Besonders beliebt war Lehrer Schager nicht, das kann man wirklich nicht sagen. Aber verdient hat er sich gemacht, nicht unbedingt als Lehrer, aber als Lokalpolitiker und Ehrenvorsitzender in nicht weniger als 46 verschiedenen Vereinen. So wundert es niemanden, daß der alte Griesgram zweimal mit irgendwelchen bundespräsidialen Kreuzen an Nadel und Bande ausgezeichnet worden ist.

Diejenigen, die bei ihm zur Schule gegangen sind, die erinnern sich vor allem daran, daß Schager, als das Kinderverhauen schon lange zur Todsünde erklärt worden war, immer noch mit Lineal und bloßer Hand Schüler verhauen hat. Bedenkt man, wie alt Schager geworden ist, dann weiß man wie lange das auch schon wieder her ist, aber den ehemaligen Schülern ist auch seine Schlüsselbundwurftechnik gut in Erinnerung geblieben und der Pepi, der hat sogar eine Narbe über der rechten Augenbraue.

Nun ist Schager also auf eigenen Wunsch in seiner grau-blauen Kombination bestattet worden, bei seiner Beerdigung gab es ein großes offizielles Brimborium und die Trauerhalle war voll mit übergroßen Kränzen und Abordnungen aller möglichen Gremien, Parteien, Vereine und Verbände.
Und natürlich wurde vom Pult eine nicht enden wollende Reihe von wirklich übertriebenen Lobhudeleien auf den Toten abgesondert. Man hätte meinen können, daß ohne diesen Mann das Leben und Wirken in unserer Stadt in den letzten vierzig Jahren zum Erliegen gekommen wäre.

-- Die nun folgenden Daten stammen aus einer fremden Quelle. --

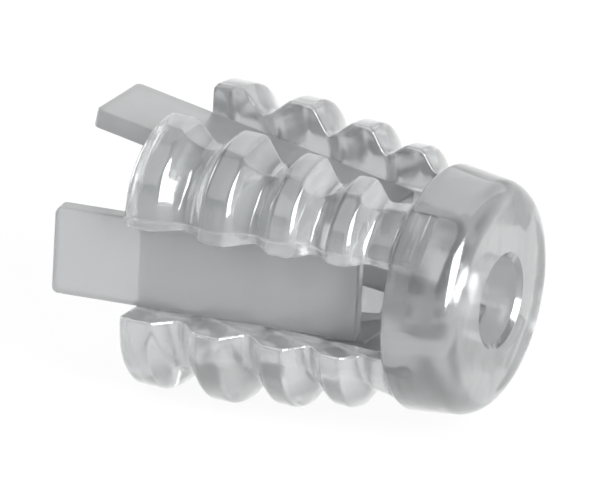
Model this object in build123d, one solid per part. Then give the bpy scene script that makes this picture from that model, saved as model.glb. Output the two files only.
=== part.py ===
from build123d import *
import os
from math import cos, radians, sin, sqrt, tan

# Push-in wall anchor in clear moulded plastic, in millimetres.
# The axis is X. The collar's outer face lies on the YZ plane, flush with the wall, and the anchor
# reaches into the wall along -X. Four ribbed jaws hang on the collar and leave four slots between
# them, one at the top, bottom, front (-Y) and back (+Y). Together they make a barrel that is square
# with well-rounded corners, so that it can't turn in its hole. A tapered wedge inside carries a flat
# strap in each slot. The fixing screw draws the wedge towards the collar and the jaws swing outwards.

# Collar: the smooth head that sits in the mouth of the drilled hole.
collar_length = 3.65
collar_root_radius = 6.33
collar_face_radius = 5.9
collar_edge_round = 1.1
collar_root_round = 0.25
screw_bore_radius = 2.25

# Jaws: corner shells with rounded barb ribs, finer towards the collar. Heights are from the axis to
# the flats of the square.
jaw_mouth = 17.8                            # distance from the collar's face to the open end
mouth_height = 6.1
first_rib = 16.8                            # distance from the collar's face to the widest rib
first_pitch = 3.95
pitch_ratio = 0.87
rib_heights = (7.15, 7.08, 6.63, 6.08)      # from the mouth to the collar
valley_heights = (6.1, 5.8, 5.45, 5.1)      # each on the collar side of its rib
corner_share = 1.16                         # radius of a rounded corner over the height of the flats
crest_share = 0.38                          # crest width over the local pitch
valley_share = 0.1
crest_round = 0.35
valley_round = 0.3
root_height = 5.3
root_gap = 0.15                             # between a jaw's root and the collar

# Hinges: a knuckle on each jaw, snapped into a socket in the collar.
hinge_height = 5.0
hinge_inset = 0.75                          # from the collar's inner face to the hinge axis
knuckle_radius = 0.5
knuckle_clearance = 0.05
neck_thickness = 0.5
neck_swing_room = 0.15

# Straps: flat bars that ride in the slots. Two of them reach out past the mouth as prongs.
strap_width = 4.6
strap_thickness = 1.0
strap_rake = 9.0                            # degrees that a strap leans out towards its far end
slide_travel = 2.2                          # how far the screw can draw the straps and wedge in
slide_end_room = 0.3                        # left between the straps and the collar at the end
long_strap_end = 21.95
long_strap_height = 6.32                    # height of the outer face at the prong's end
prong_corner_round = 0.35
slot_clearance = 0.1                        # on each side of a strap

# Wedge: the cone that the screw draws in.
wedge_near_end = 11.0
wedge_far_end = 17.8
wedge_inset = 0.05                          # the cone lies this much below the straps' outer faces
wedge_clearance = 0.12                      # between the cone and the jaws
wedge_corner_round = 0.3
screw_pilot_radius = 1.5
seat_overrun = 2.0
bore_overrun = 1.0

rake_slope = tan(radians(strap_rake))
slot_half = strap_width / 2 + slot_clearance
strap_near_end = collar_length + slide_travel + slide_end_room
hinge_x = -collar_length + hinge_inset
rib_pitches = [first_pitch * pitch_ratio**i for i in range(len(rib_heights))]


def strap_height(distance):
    """Height of a strap's outer face above the axis, at a distance from the collar's face."""
    return long_strap_height - (long_strap_end - distance) * rake_slope


def wedge_radius(distance):
    """Radius of the wedge's cone at a distance from the collar's face."""
    return strap_height(distance) - wedge_inset


def outline(points, rounds=()):
    """Flat profile through (x, height) points; rounds lists (corner, radius)."""
    profile = Polygon(*points, align=None)
    for corner, radius in rounds:
        nearest = profile.vertices().sort_by_distance((*corner, 0))[0]
        profile = fillet(nearest, radius)
    return profile


def revolved(points, rounds=()):
    """Turn a profile of (x, radius) points about the X axis."""
    return revolve(Plane.XZ * outline(points, rounds), Axis.X)


def collar():
    """Smooth tapered head with the screw's bore and the sockets for the knuckles."""
    face_corner = (0, collar_face_radius)
    root_corner = (-collar_length, collar_root_radius)
    points = [
        (0, screw_bore_radius),
        face_corner,
        root_corner,
        (-collar_length, screw_bore_radius),
    ]
    body = revolved(points, [(face_corner, collar_edge_round), (root_corner, collar_root_round)])
    for turn in range(4):
        body -= Rot(90 * turn, 0, 0) * hinge_socket()
    return body


def hinge_plane():
    """Plane at the hinge of the jaw half way between +Y and +Z: its Z runs along the hinge axis."""
    place = hinge_height / sqrt(2)
    return Plane(origin=(hinge_x, place, place), x_dir=(1, 0, 0), z_dir=(0, -1, 1))


def knuckle_width():
    """Length of the knuckle, which stays inside the jaw's width at the hinge."""
    return 2 * (hinge_height - slot_half * sqrt(2)) - neck_thickness


def hinge_socket():
    """Round socket with a mouth narrower than the knuckle, which lets the neck swing."""
    width = knuckle_width() + 2 * slot_clearance
    mouth = neck_thickness + 2 * neck_swing_room
    return hinge_plane() * (
        Cylinder(knuckle_radius + knuckle_clearance, width)
        + Pos(-hinge_inset, 0, 0) * Box(2 * hinge_inset, mouth, width)
    )


def hinge_knuckle():
    """Knuckle and the neck that joins it to the jaw's root."""
    neck_length = hinge_inset + root_gap + neck_thickness
    return hinge_plane() * (
        Cylinder(knuckle_radius, knuckle_width())
        + Pos(-neck_length / 2, 0, 0) * Box(neck_length, neck_thickness, knuckle_width())
    )


def rib_outline():
    """Corners of the ribs and valleys from the mouth to the collar, and their rounds."""
    points = []
    rounds = []
    crest_x = -first_rib
    for pitch, rib, valley in zip(rib_pitches, rib_heights, valley_heights):
        half_crest = crest_share * pitch / 2
        half_valley = valley_share * pitch / 2
        valley_x = crest_x + pitch / 2
        crests = [(crest_x - half_crest, rib), (crest_x + half_crest, rib)]
        valleys = [(valley_x - half_valley, valley), (valley_x + half_valley, valley)]
        points += crests + valleys
        rounds += [(corner, crest_round) for corner in crests]
        rounds += [(valleys[0], valley_round)]
        crest_x += pitch
    return points, rounds


def jaw_outline(root_x, share):
    """Profile of a jaw from the axis out, with its heights multiplied by share."""
    ribs, rounds = rib_outline()
    points = [(-jaw_mouth, 0), (-jaw_mouth, mouth_height), *ribs, (root_x, root_height), (root_x, 0)]
    return outline([(x, height * share) for x, height in points],
                   [((x, height * share), radius) for (x, height), radius in rounds])


def jaw():
    """Ribbed corner shell between +Y and +Z, with its knuckle.

    The ribs run straight across the top and the back, and round the corner between them.
    """
    root_x = -collar_length - root_gap
    reach = 2 * max(rib_heights)
    top = extrude(Plane.XZ * jaw_outline(root_x, 1), reach, both=True)
    back = Rot(-90, 0, 0) * top
    corner = revolve(Plane.XZ * jaw_outline(root_x, corner_share), Axis.X)
    quadrant = Pos(-jaw_mouth / 2, slot_half + reach / 2, slot_half + reach / 2) * Box(
        2 * jaw_mouth, reach, reach
    )
    near_bore = wedge_radius(wedge_near_end) + wedge_clearance
    shell = (corner & top & back) - jaw_bore(near_bore) + root_seat(root_x, near_bore)
    return (shell & quadrant) + hinge_knuckle()


def jaw_bore(near_bore):
    """Hollow that the wedge moves in: straight beside the collar, then following the wedge's cone."""
    far_end = jaw_mouth + bore_overrun
    return revolved([
        (0, 0),
        (0, near_bore),
        (-wedge_near_end, near_bore),
        (-far_end, wedge_radius(far_end) + wedge_clearance),
        (-far_end, 0),
    ])


def root_seat(root_x, near_bore):
    """Ring from the middle of a jaw's root wall to the knuckle's neck, wherever the hinge is set."""
    seat_radius = min(near_bore, hinge_height - neck_thickness / 2)
    wall_middle = (near_bore + root_height) / 2
    far_x = root_x - neck_thickness
    points = [
        (root_x, seat_radius),
        (root_x, wall_middle),
        (far_x, wall_middle),
        (far_x, seat_radius),
    ]
    return revolved(points)


def strap(far_end):
    """Flat bar in the top slot, from its near end to far_end, leaning outwards by the rake."""
    lean = radians(strap_rake)
    near_point = (-strap_near_end, 0, strap_height(strap_near_end))
    along = (-cos(lean), 0, sin(lean))
    outward = (sin(lean), 0, cos(lean))
    length = (far_end - strap_near_end) / cos(lean)
    bar = Plane(origin=near_point, x_dir=along, z_dir=outward) * Box(
        length, strap_width, strap_thickness, align=(Align.MIN, Align.CENTER, Align.MAX)
    )
    end_corners = bar.edges().filter_by(Axis(near_point, outward)).sort_by(Axis.X)[:2]
    return fillet(end_corners, prong_corner_round)


def wedge():
    """Tapered cone with the screw's pilot hole and a flat seat under each strap."""
    near = wedge_radius(wedge_near_end)
    far = wedge_radius(wedge_far_end)
    points = [
        (-wedge_near_end, screw_pilot_radius),
        (-wedge_near_end, near),
        (-wedge_far_end, far),
        (-wedge_far_end, screw_pilot_radius),
    ]
    body = revolved(points, [(points[1], wedge_corner_round)])
    seat = strap(long_strap_end + seat_overrun)
    for turn in range(4):
        body -= Rot(90 * turn, 0, 0) * seat
    return body


os.makedirs("parts", exist_ok=True)

quarter_turns = {"top_back": 0, "top_front": 90, "bottom_front": 180, "bottom_back": 270}
pieces = {"collar": collar(), "wedge": wedge()}
for place, angle in quarter_turns.items():
    pieces[f"jaw_{place}"] = Rot(angle, 0, 0) * jaw()
pieces["strap_top"] = strap(long_strap_end)
pieces["strap_front"] = Rot(90, 0, 0) * strap(long_strap_end)
pieces["strap_bottom"] = Rot(180, 0, 0) * strap(wedge_far_end)
pieces["strap_back"] = Rot(270, 0, 0) * strap(wedge_far_end)

for name, piece in pieces.items():
    export_step(piece, f"parts/{name}.step")
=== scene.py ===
"""Clear plastic push-in wall anchor: a ribbed barrel of four jaws, its collar, wedge and straps.

Lengths in the property groups are in metres. The anchor's axis is X, its collar faces +X and the
origin is the centre of the collar's outer face.
"""

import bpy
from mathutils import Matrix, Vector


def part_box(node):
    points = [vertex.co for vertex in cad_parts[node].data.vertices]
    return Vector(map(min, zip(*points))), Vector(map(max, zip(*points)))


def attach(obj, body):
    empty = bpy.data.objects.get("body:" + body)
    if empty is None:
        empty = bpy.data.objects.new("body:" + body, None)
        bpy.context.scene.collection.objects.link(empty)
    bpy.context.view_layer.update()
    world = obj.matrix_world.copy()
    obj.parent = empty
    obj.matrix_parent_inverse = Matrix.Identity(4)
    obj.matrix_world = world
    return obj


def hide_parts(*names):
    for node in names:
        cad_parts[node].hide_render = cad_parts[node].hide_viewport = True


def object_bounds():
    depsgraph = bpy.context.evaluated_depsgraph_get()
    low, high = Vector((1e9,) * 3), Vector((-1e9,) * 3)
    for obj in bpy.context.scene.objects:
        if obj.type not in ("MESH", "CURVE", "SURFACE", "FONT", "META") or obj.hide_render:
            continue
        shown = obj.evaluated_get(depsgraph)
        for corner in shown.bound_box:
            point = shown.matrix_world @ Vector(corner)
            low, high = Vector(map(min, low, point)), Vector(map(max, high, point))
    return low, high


bl_info = {
    "name": "Clear Wall Anchor",
    "version": (1, 0, 0),
    "blender": (4, 5, 0),
    "location": "View3D > Sidebar > Wall Anchor",
    "description": "Builds a ribbed wall anchor in clear plastic round its packed frame",
    "category": "Add Mesh",
}

from math import cos, pi, radians, sin, tan

import bmesh
import bpy
import numpy as np
from bpy.props import FloatProperty, FloatVectorProperty, PointerProperty, StringProperty
from mathutils import Matrix, Vector

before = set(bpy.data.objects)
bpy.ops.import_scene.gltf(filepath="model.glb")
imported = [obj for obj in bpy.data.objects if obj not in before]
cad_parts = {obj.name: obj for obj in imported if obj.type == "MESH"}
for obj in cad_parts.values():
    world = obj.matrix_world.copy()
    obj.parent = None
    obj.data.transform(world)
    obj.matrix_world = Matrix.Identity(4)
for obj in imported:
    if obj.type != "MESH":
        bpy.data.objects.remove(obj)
CAD_BOX = [list(corner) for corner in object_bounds()]
COLLAR_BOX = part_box("collar")
STRAP_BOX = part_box("strap_top")
WEDGE_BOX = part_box("wedge")
JAW_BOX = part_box("jaw_top_front")

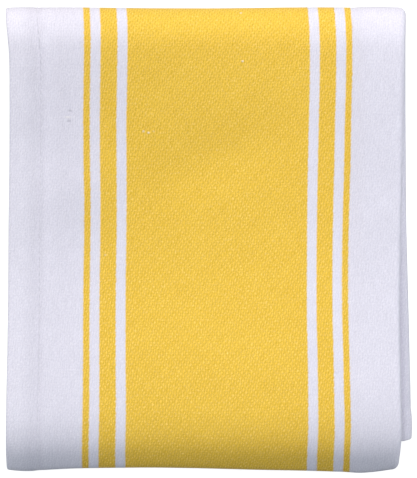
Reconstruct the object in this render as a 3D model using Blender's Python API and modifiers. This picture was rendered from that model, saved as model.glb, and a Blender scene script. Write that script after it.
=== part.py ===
"""A cotton tea towel, folded for a shelf and lying face up: in three across, then twice in half.

One hemmed cloth, made as one thin closed solid. It starts as a flat grid, whose lines across
and along the cloth are moved to their folded places, and it is thickened to its ply at the end.

Sizes are in millimetres in this file and the object is made in metres. X runs across the folded
towel, Y from its loose ends (-Y) to its main fold (+Y), and Z up, with the surface at Z = 0.

The strip. The fold in three makes a strip of three layers. Its outer layer runs from the sewn
side hem on the left to the side fold on the right, its inner layer comes back under it to the
tuck fold, and its middle layer lies between them, with the other side hem tucked in at the right.

The stack. Folded twice in half, the strip makes four lengths: bottom, lower, upper and top. The
cloth runs bottom, main fold, top, nose, upper, inner fold, lower. The nose is the first half
fold. It reaches past the two loose ends, which are hemmed too, and droops over them.
"""

import math

import bmesh
import bpy
import numpy as np

MM = 0.001

# Cloth
PLY = 1.0
HEM_PLY = 1.5
GAP = 0.45
HEM_WIDTH = 12.0

# Hem: distance from its folded edge, share of its extra thickness
HEM_PROFILE = ((0.0, 0.45), (5.0, 1.0), (10.2, 0.8), (HEM_WIDTH, 0.0))
HEM_BRIDGE = (10.0, 18.0)
END_BRIDGE = (11.0, 75.0)

# Folds
MAIN_FOLD_START = 74.4
MAIN_FOLD_REACH = 12.6
MAIN_FOLD_ROOM = 2.4
INNER_FOLD_Y = 73.5
NOSE_Y = -85.0
TIGHT_FOLD_BULGE = 0.3
SIDE_TUCK = 2.4
HEM_TUCK = 4.4

# Droop of the nose: where it starts, the cloth it takes, and its steepest angle
DROOP_Y = -66.8
DROOP_RUN = 24.0
DROOP_ANGLE = math.radians(59.0)
NOSE_FRONT = -88.0
NOSE_SHIFT_FROM = -40.0

BOTTOM, LOWER, UPPER, TOP = range(4)
OUTER, SIDE_FOLD, INNER, TUCK_FOLD, MIDDLE = range(5)
STRIP, MAIN_FOLD, NOSE, INNER_FOLD = range(4)
FROM_LEFT, SHARE, FROM_RIGHT, TURN = range(4)

# Loose end of each strip that has one: y
LOOSE_END = {BOTTOM: -77.5, LOWER: -68.6}

# Outline of each strip: y, left edge, right edge
OUTLINE = {
    TOP: (
        (-90.0, -77.4, 72.7),
        (-83.0, -77.8, 73.2),
        (-76.7, -77.75, 74.1),
        (-62.9, -77.55, 73.8),
        (-44.5, -77.2, 73.5),
        (-23.0, -76.9, 73.2),
        (3.9, -76.8, 73.6),
        (27.0, -76.45, 73.9),
        (50.0, -76.3, 74.3),
        (69.2, -76.3, 75.0),
        (75.3, -76.7, 75.2),
        (79.9, -77.4, 75.4),
        (84.6, -78.1, 75.6),
        (89.4, -78.4, 75.6),
    ),
    UPPER: (
        (-90.0, -77.0, 72.5),
        (-23.0, -76.4, 72.8),
        (50.0, -75.8, 73.9),
        (87.6, -76.4, 75.2),
    ),
    LOWER: (
        (-90.0, -76.0, 72.2),
        (-23.0, -75.7, 72.5),
        (50.0, -75.4, 73.7),
        (87.6, -76.0, 75.2),
    ),
    BOTTOM: (
        (-90.0, -74.3, 78.3),
        (-74.4, -74.4, 78.0),
        (-62.9, -74.5, 77.95),
        (-53.7, -74.6, 77.75),
        (-16.8, -74.9, 76.85),
        (10.0, -75.1, 76.15),
        (53.8, -75.6, 75.9),
        (75.3, -76.4, 75.9),
        (89.4, -78.2, 75.9),
    ),
}

# Back line of the main fold, from above: x, y
FOLD_OUTLINE = (
    (-78.0, 89.1),
    (-74.0, 88.85),
    (-68.6, 89.0),
    (-64.0, 89.5),
    (-57.0, 89.7),
    (-22.6, 89.3),
    (3.2, 89.25),
    (35.0, 89.65),
    (58.0, 89.1),
    (71.5, 89.0),
    (75.5, 88.7),
)

# Front line of the nose, from above: x, y
NOSE_OUTLINE = (
    (-78.0, -87.4),
    (-70.9, -88.5),
    (-63.3, -88.35),
    (-55.6, -87.3),
    (-41.8, -86.8),
    (-22.6, -86.5),
    (-7.2, -86.9),
    (2.0, -87.3),
    (21.2, -88.25),
    (36.6, -88.7),
    (54.0, -89.75),
    (59.6, -89.4),
    (65.8, -88.4),
    (69.6, -87.2),
    (72.7, -86.1),
    (74.0, -85.8),
)

# How far the bottom strip's loose end slopes back towards its corner: x, y, and where it starts
LOOSE_CORNER = ((0.0, 0.0), (74.8, 0.0), (77.2, 0.6), (78.4, 1.2))
CORNER_FROM = -60.0

# Where the layers lie loosely and the stack swells: x, y, spread in x, spread in y, share of GAP
SWELLS = (
    (0.0, 75.0, 600.0, 44.0, 0.85),
    (0.0, -95.0, 600.0, 42.0, 0.75),
    (64.0, 45.0, 14.0, 45.0, 0.20),
    (-28.0, -50.0, 30.0, 26.0, 0.12),
)

# Grid lines across a layer: from the left edge, shares of the width, from the right edge
HEM_LINES = (0.0, 5.0, 10.2, 12.0, 15.0)
LEFT_LINE = 20.0
ACROSS_LINES = (0.32, 0.5, 0.68)
RIGHT_LINES = (24.0, 14.5, 6.5)
SIDE_FOLD_STEPS = 6
TUCK_FOLD_STEPS = 4

# Grid lines along a strip: y, from a loose end, from the start of the droop, and on the bends
ALONG_LINES = (-54.0, -32.0, -11.0, 13.0, 39.0, 67.0)
END_LINES = (0.0, 5.0, 12.0)
DROOP_LINES = (0.0, 5.5, 10.0, 13.6, 16.6)
MAIN_FOLD_STEPS = 8
NOSE_STEPS = 6
INNER_FOLD_STEPS = 6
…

Ein paar Tage später wurden die vom Regen schnell zum Vergammeln gebrachten Kränze vom Grab abgeräumt, der Gärtner legte etwas Grün aus und steckte das Sammelwerk an Schleifen an den einzigen verbliebenen Kranz von der „Leitung des Abwasserzweckverbandes“ (die Schleife hätte man auch an irgendein Rohr hängen können) und erst da wurde der Blick auf das für die nächsten Wochen aufgestellte hölzerne Grabkreuz frei.

Was meint Ihr, was da jemand mit einem Edding-Stift aus dem Namen Schager gemacht hat?